Pour ma part, j'avoue - en fait je ne ressens aucune gêne à le dire - qu'après le visionnement du film, je me suis senti une profonde sympathie, sinon une estime certaine, pour James Richard Cross. Et cela, c'est tout simplement parce qu'il est dans ma nature de prendre parti pour l'opprimé, et contre ses oppresseurs... même si ces derniers se parent d'un beau discours idéologique sur une pseudo «libération» qui, en réalité, n'a rien à voir ni avec la liberté, ni avec la dignité de la personne humaine, et qui a plus à voir avec la sacralisation d'une idéologie. Entre l'humanité et la raison idéologique poussée à l'extrême, je choisis l'humanité.

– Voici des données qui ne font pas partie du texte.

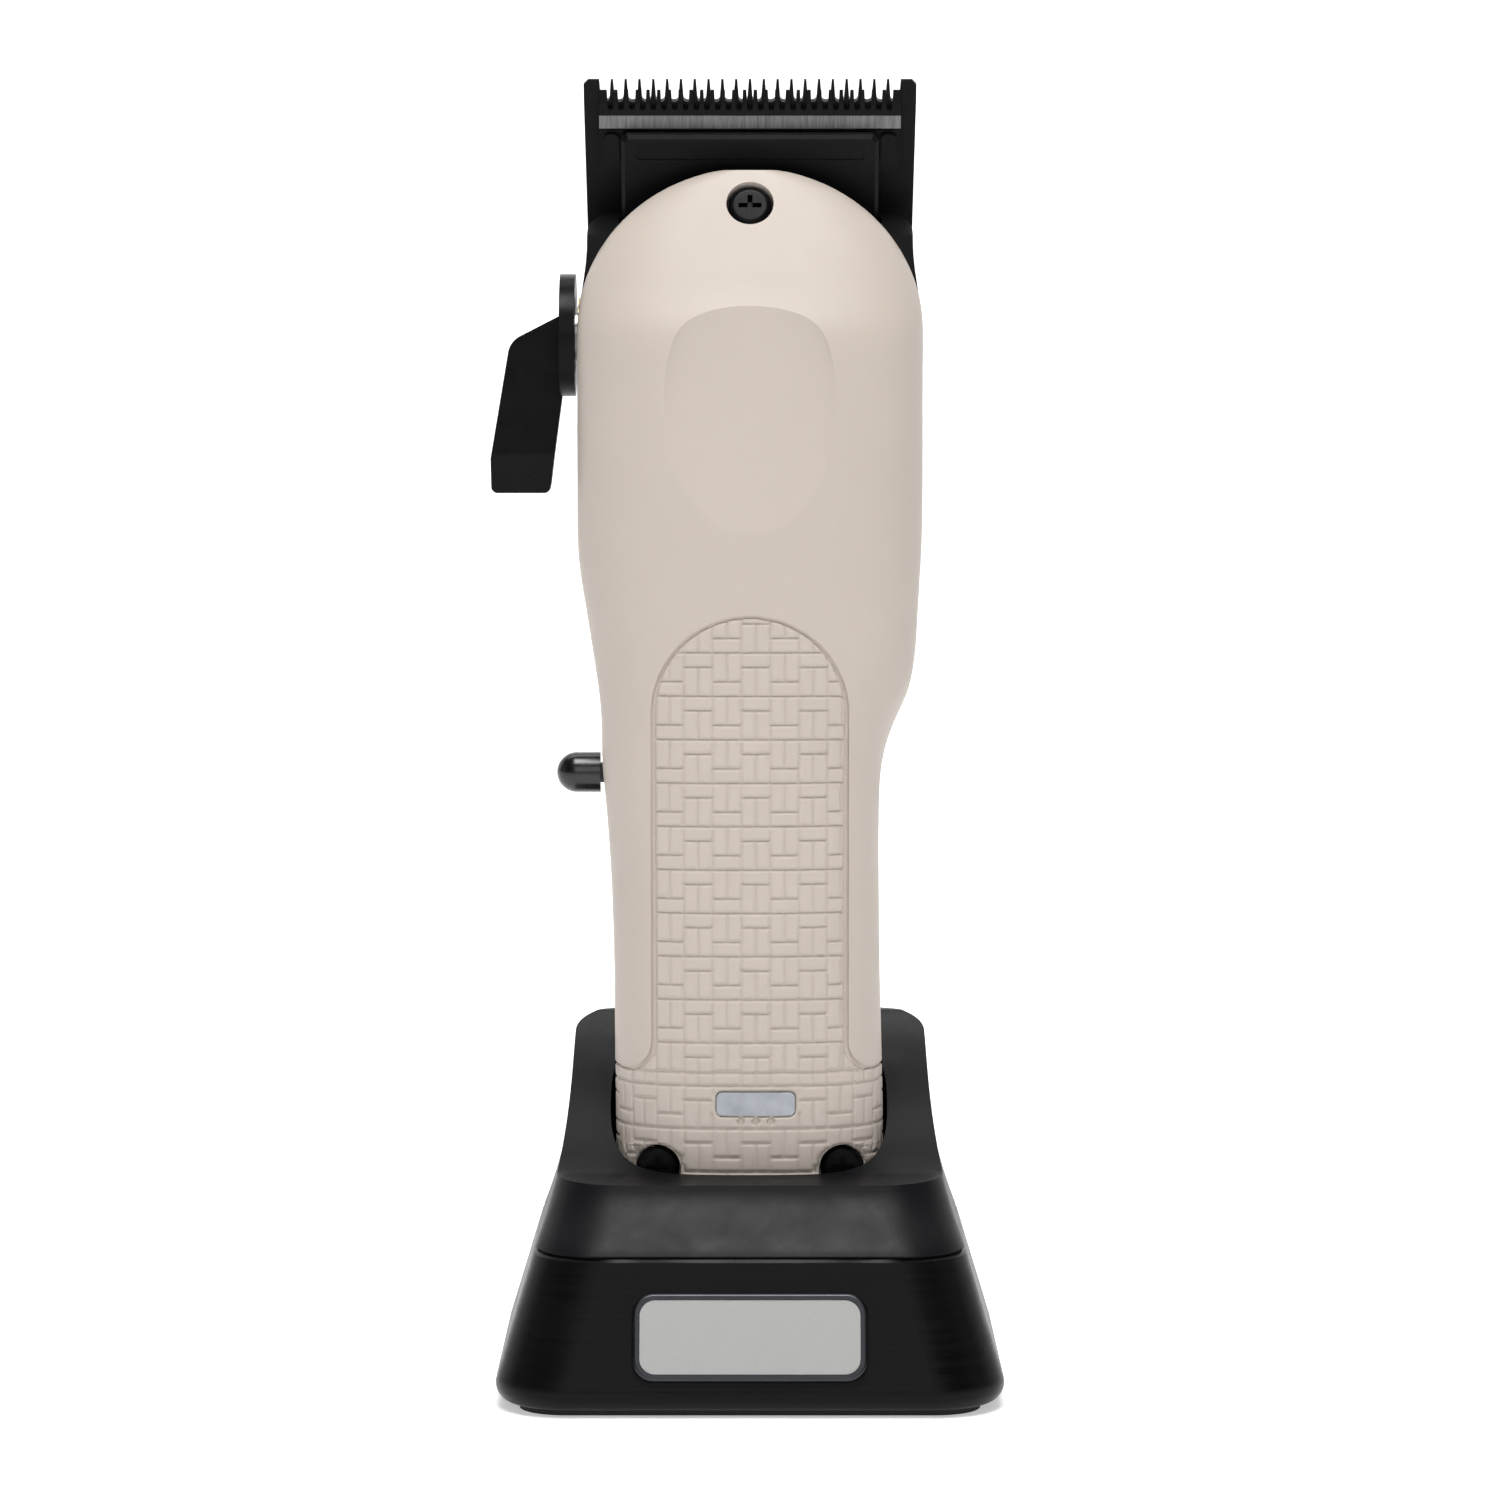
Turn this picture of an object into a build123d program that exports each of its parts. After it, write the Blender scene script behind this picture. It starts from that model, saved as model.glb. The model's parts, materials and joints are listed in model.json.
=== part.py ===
from build123d import *
import os
from math import copysign, cos, pi, radians, sin, sqrt

os.makedirs("parts", exist_ok=True)

# A cordless hair clipper standing in its charging stand.
# +Z is up, the front of the clipper faces -Y and +X is its right-hand side.
# The origin is the centre of the stand's bottom face.  All sizes are in millimetres.

# ---------------------------------------------------------------- driving dimensions
# clipper body
clipper_z = 18.5            # height of the clipper's lower end above the floor
wall = 2.2                  # thickness of the cover and of the housing
reveal = 0.35               # depth of surface grooves and of the parting line
squareness = 2.8            # exponent of the rounded cross-sections
handle_depth = 13.0         # front and back of the handle from the parting plane
head_half = 24.2            # half width of the head
head_front = 15.2           # front of the head from the parting plane
arch_base = 129.0           # height where the rounded top of the cover begins
arch_height = 22.5          # how far the rounded top rises above it
nose_half = 22.9            # half width of the nose that carries the blades
cavity_top = 135.0          # top of the hollow inside the body
front_slope = 27.0          # lean of the cover's face above the thumb dimple, degrees

# surface features of the cover
dimple_h, dimple_y = 113.5, -15.6    # centre of the ellipsoid that cuts the thumb dimple
dimple_half = (13.0, 2.3, 25.0)     # its half axes
dimple_lean = 3.4           # it leans back with the face, degrees
backing_y = -11.3           # back of the thicker wall behind the dimple
grip_half = 13.4            # half width of the textured grip panel
grip_top = 89.4             # top of the panel's arch
grip_bottom = 26.0          # where the groove turns out to the sides
groove_width = 0.7
led_size = (10.9, 3.25)
led_x, led_h = 0.8, 21.6
dot_pitch, dot_h = 2.07, 19.1
front_screw_h = 146.6
rear_screw_x, rear_screw_h = 12.9, 12.3
screw_head_r = 3.05
front_head_t, rear_head_t = 2.2, 1.7   # thickness of the screws' heads
screw_shank_r = 1.4
recess_r = 3.3              # counterbore round each cover screw

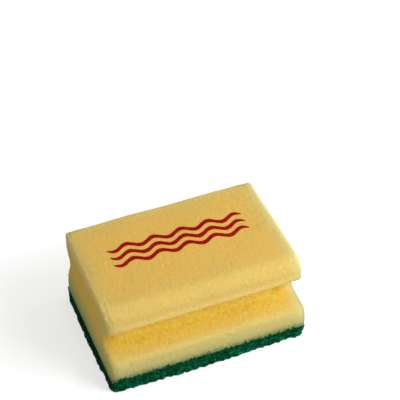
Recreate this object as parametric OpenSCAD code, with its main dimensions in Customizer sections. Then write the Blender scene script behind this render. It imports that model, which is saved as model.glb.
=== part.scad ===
// Cleaning sponge with finger grips: a foam block cut to a grip section, with
// a scouring pad bonded face to face under its base. The pad lies on Z = 0, X
// runs along the sponge, and the deep finger groove faces -Y. Heights in the
// foam's section are measured up from the pad, or down from the top.

/* [Sponge] */
// Length of the sponge
length = 95; // [70:1:140]
// Width of the foam at its base
base_w = 70; // [56:1:100]
// Height of the foam above the scouring pad
foam_h = 38.5; // [32:0.5:60]
// How far the foam's cut ends stand in from the pad's ends, at the pad
end_set = 0.5; // [0:0.25:3]
// How far each of those ends leans in further, from the pad up to the top
end_lean = 1; // [0:0.25:4]

/* [Front grip] */
// How far the head's front stands back from the base, at the top
front_head_set = 1; // [0:0.25:4]
// How far the head's lower lip stands back from the base
front_lip_set = 2.25; // [0:0.25:5]
// Height of the head's front, from the top down to its lip
front_head_h = 12; // [9:0.5:14]
// Depth of the finger groove, to the point where its walls would meet
front_groove_depth = 17; // [10:0.5:22]
// Height of that point above the pad
front_groove_up = 15; // [12:0.5:18]
// How far the shelf's edge stands back from the base
front_shelf_set = 0.5; // [0:0.25:3]
// Height of the shelf's edge above the pad
front_shelf_h = 10; // [7:0.5:11]

/* [Back grip] */
// How far the head's back stands back from the base, at the top
back_head_set = 5.5; // [3:0.25:9]
// How far the head's lower lip stands back from the base
back_lip_set = 4.5; // [2:0.25:8]
// Height of the head's back, from the top down to its lip
back_head_h = 8.75; // [6:0.25:10]
// Depth of the finger groove, to the point where its walls would meet
back_groove_depth = 9.5; // [7:0.25:14]
// Height of that point above the pad
back_groove_up = 22.5; // [18:0.5:24]
// How far the shelf's edge stands back from the base
back_shelf_set = 1.5; // [0:0.25:4]
// Height of the shelf's edge above the pad
back_shelf_h = 9.5; // [6:0.5:13]

/* [Rounding] */
// Radius of the head's top front edge
front_top_r = 7; // [2:0.5:8]
// Radius of the front lip
front_lip_r = 3; // [1:0.25:4]
// Radius at the bottom of the front groove
front_groove_r = 3.5; // [1:0.25:5]
// Radius of the front shelf's edge
front_shelf_r = 3; // [1:0.25:5]
// Radius of the head's top back edge
back_top_r = 1; // [0.5:0.25:4]
// Radius of the back lip
back_lip_r = 4; // [0.5:0.25:5]
// Radius at the bottom of the back groove
back_groove_r = 3; // [1:0.25:6]
// Radius of the back shelf's edge
back_shelf_r = 4; // [1:0.25:8]

/* [Scouring pad] */
// Thickness of the scouring pad
pad_t = 6.5; // [4:0.5:12]
// Radius of the pad's corners, seen from above
pad_corner_r = 2; // [0.5:0.25:2.5]
// How far the pad's cut edges sway inwards, slowly, all round
pad_sway = 1.6; // [0:0.1:2]
// How far they waver inwards as well, quickly, between the corners
pad_waver = 0.4; // [0:0.1:1.5]
// Distance between two points of the pad's wavering edge
waver_step = 3; // [3:0.5:8]

/* [Hidden] */

half_w = base_w / 2;
foot_x = length / 2 - end_set;
top_z = pad_t + foam_h;
// Straight pieces in each rounded edge
arc_steps = 6;
// The waves that the pad's edge follows, as degrees in each millimetre along it:
// the slow one, and two quick ones, with the second one's start
sway_turn = 2.73;
wave_a = 41;
wave_b = 23.5;
wave_b_start = 180;

// Corners of the foam's section as [y, z, radius], round from the top front
section = [
    [front_head_set - half_w, top_z, front_top_r],
    [front_lip_set - half_w, top_z - front_head_h, front_lip_r],
    [front_groove_depth - half_w, pad_t + front_groove_up, front_groove_r],
    [front_shelf_set - half_w, pad_t + front_shelf_h, front_shelf_r],
    [-half_w, pad_t, 0],
    [half_w, pad_t, 0],
    [half_w - back_shelf_set, pad_t + back_shelf_h, back_shelf_r],
    [half_w - back_groove_depth, pad_t + back_groove_up, back_groove_r],
    [half_w - back_lip_set, top_z - back_head_h, back_lip_r],
    [half_w - back_head_set, top_z, back_top_r]
];

function unit(v) = v / norm(v);
function place(corner) = [corner[0], corner[1]];
function turned(v, angle) = [
    v[0] * cos(angle) - v[1] * sin(angle),
    v[0] * sin(angle) + v[1] * cos(angle)
];

// The arc that rounds a corner, between the corners before and after it
function rounded(before, corner, after) =
    corner[2] == 0 ? [place(corner)] :
    let (
        back = unit(place(before) - place(corner)),
        ahead = unit(place(after) - place(corner)),
        half = acos(back * ahead) / 2,
        centre = place(corner) + unit(back + ahead) * corner[2] / sin(half),
        start = place(corner) + back * corner[2] / tan(half) - centre,
        turn = -sign(cross(back, ahead)) * (180 - 2 * half)
    )
    [for (i = [0:arc_steps]) centre + turned(start, turn * i / arc_steps)];

function rounded_outline(corners) =
    let (last = len(corners) - 1)
    [for (i = [0:last])
        each rounded(corners[i == 0 ? last : i - 1], corners[i],
            corners[i == last ? 0 : i + 1])];

// How far in from its straight line the pad's edge lies, s millimetres round
// it: by its slow wave, and by its quick ones
function sway(s) = pad_sway * (1 - sin(sway_turn * s)) / 2;
function waver(s) =
    let (waves = sin(wave_a * s) + sin(wave_b * s + wave_b_start))
    pad_waver * (2 + waves) / 4;

// One side of the pad, from corner a towards corner b, as [x, y, radius]. Both
// corners are drawn in by the sway. The quick waves leave out the first and the
// last step.
function pad_side(a, b, lap) =
    let (
        run = norm(b - a),
        ahead = (b - a) / run,
        inward = [-ahead[1], ahead[0]],
        start_sway = sway(lap),
        end_sway = sway(lap + run),
        start = a + (inward + ahead) * start_sway,
        end = b + (inward - ahead) * end_sway,
        pieces = ceil(run / waver_step)
    )
    [
        [start[0], start[1], pad_corner_r],
        for (i = [1:pieces - 1])
            let (
                share = i / pieces,
                s = lap + run * share,
                plain = start_sway * (1 - share) + end_sway * share,
                quick = i == 1 || i == pieces - 1 ? 0 : waver(s),
                spot = start * (1 - share) + end * share
                    + inward * (sway(s) - plain + quick)
            )
            [spot[0], spot[1], 0]
    ];

module foam_section() {
    polygon(rounded_outline(section));
}

// Side view of the block, which narrows towards the top by the ends' lean
module end_cuts() {
    polygon([
        [-foot_x, pad_t],
        [foot_x, pad_t],
        [foot_x - end_lean, top_z],
        [end_lean - foot_x, top_z]
    ]);
}

module foam_body() {
    color("#e2bf66")
    intersection() {
        rotate([90, 0, 90])
        translate([0, 0, -foot_x])
        linear_extrude(2 * foot_x)
        foam_section();

        rotate([90, 0, 0])
        translate([0, 0, -half_w])
        linear_extrude(base_w)
        end_cuts();
    }
}

module scouring_pad() {
    x = length / 2;
    color("#124931")
    linear_extrude(pad_t)
    polygon(rounded_outline([
        each pad_side([-x, -half_w], [x, -half_w], 0),
        each pad_side([x, -half_w], [x, half_w], length),
        each pad_side([x, half_w], [-x, half_w], length + base_w),
        each pad_side([-x, half_w], [-x, -half_w], 2 * length + base_w)
    ]));
}

foam_body();
scouring_pad();
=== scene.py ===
"""A cleaning sponge with finger grips, lying on its scouring pad on a white sweep.

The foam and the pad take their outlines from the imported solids. All lengths here are in
millimetres, in the part's own frame, and become metres where a mesh is made.
"""

import math

import bpy
import numpy as np
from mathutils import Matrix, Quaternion, Vector


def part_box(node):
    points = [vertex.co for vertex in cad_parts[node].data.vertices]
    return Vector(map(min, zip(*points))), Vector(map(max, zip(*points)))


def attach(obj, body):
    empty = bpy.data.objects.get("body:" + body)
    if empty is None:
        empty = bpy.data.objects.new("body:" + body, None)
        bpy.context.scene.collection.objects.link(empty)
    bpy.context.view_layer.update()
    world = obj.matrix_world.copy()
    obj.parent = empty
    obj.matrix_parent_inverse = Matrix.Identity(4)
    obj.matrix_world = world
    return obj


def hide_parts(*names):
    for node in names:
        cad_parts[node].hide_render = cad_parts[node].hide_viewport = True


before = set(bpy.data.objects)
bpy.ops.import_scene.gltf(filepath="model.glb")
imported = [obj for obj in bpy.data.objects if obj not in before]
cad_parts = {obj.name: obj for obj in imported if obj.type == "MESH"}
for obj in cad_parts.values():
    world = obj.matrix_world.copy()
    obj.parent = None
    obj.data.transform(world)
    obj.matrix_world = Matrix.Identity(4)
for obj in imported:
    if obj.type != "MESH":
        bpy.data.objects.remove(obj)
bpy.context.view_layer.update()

MM = 0.001
FOAM = "foam_body"
PAD = "scouring_pad"

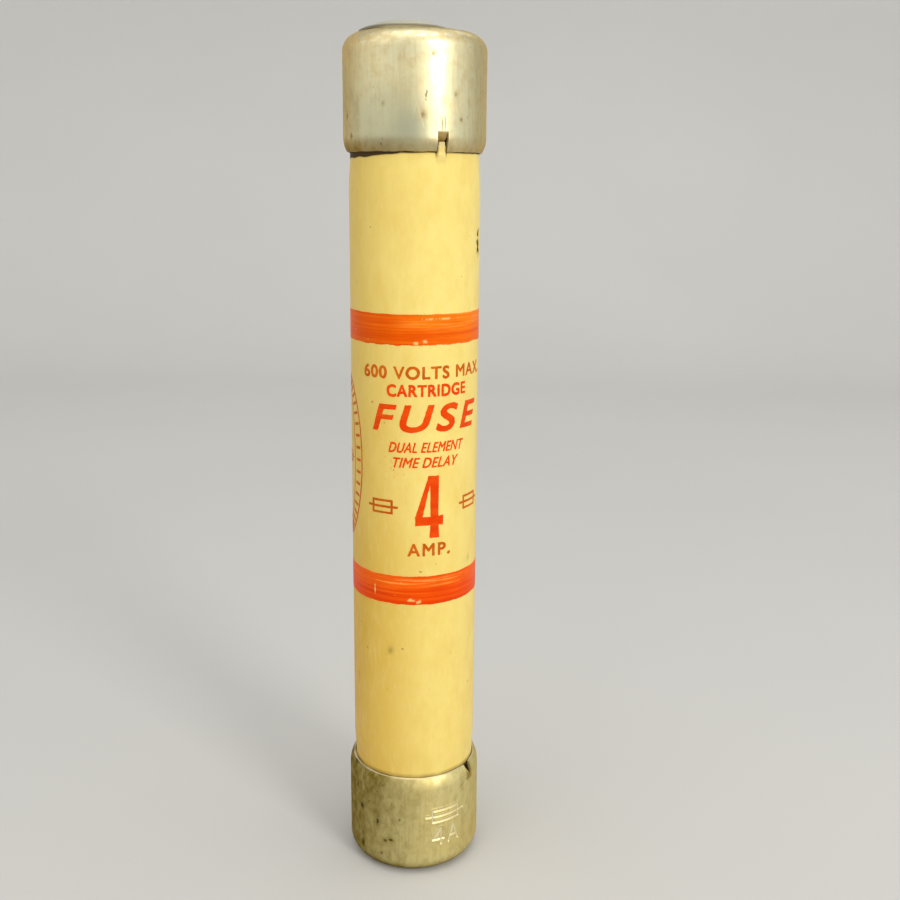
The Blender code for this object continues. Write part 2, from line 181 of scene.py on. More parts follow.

En terminant, je précise que ce film n'a pas été commercialisé, et donc qu'il n'est pas diffusé en magasin. La maison de production de Carl Leblanc, Ad Hoc Films, est une toute petite boîte qui n'a guère les moyens d'engranger un gros stock de copies des films qu'elle produit, et ses artisans en produisent des copies au fur et à mesure qu'ils en reçoivent des demandes. Mais on peut tout de même se procurer un DVD de L'Otage (disponible en version française ou anglaise) à un coût très raisonnable, en communiquant avec Ad Hoc Films: ad.hoc.f@sympatico.ca, (514) 529-2198.

Chose certaine, peu de gens regretteront de s'être procuré ce beau film après qu'ils l'auront visionné.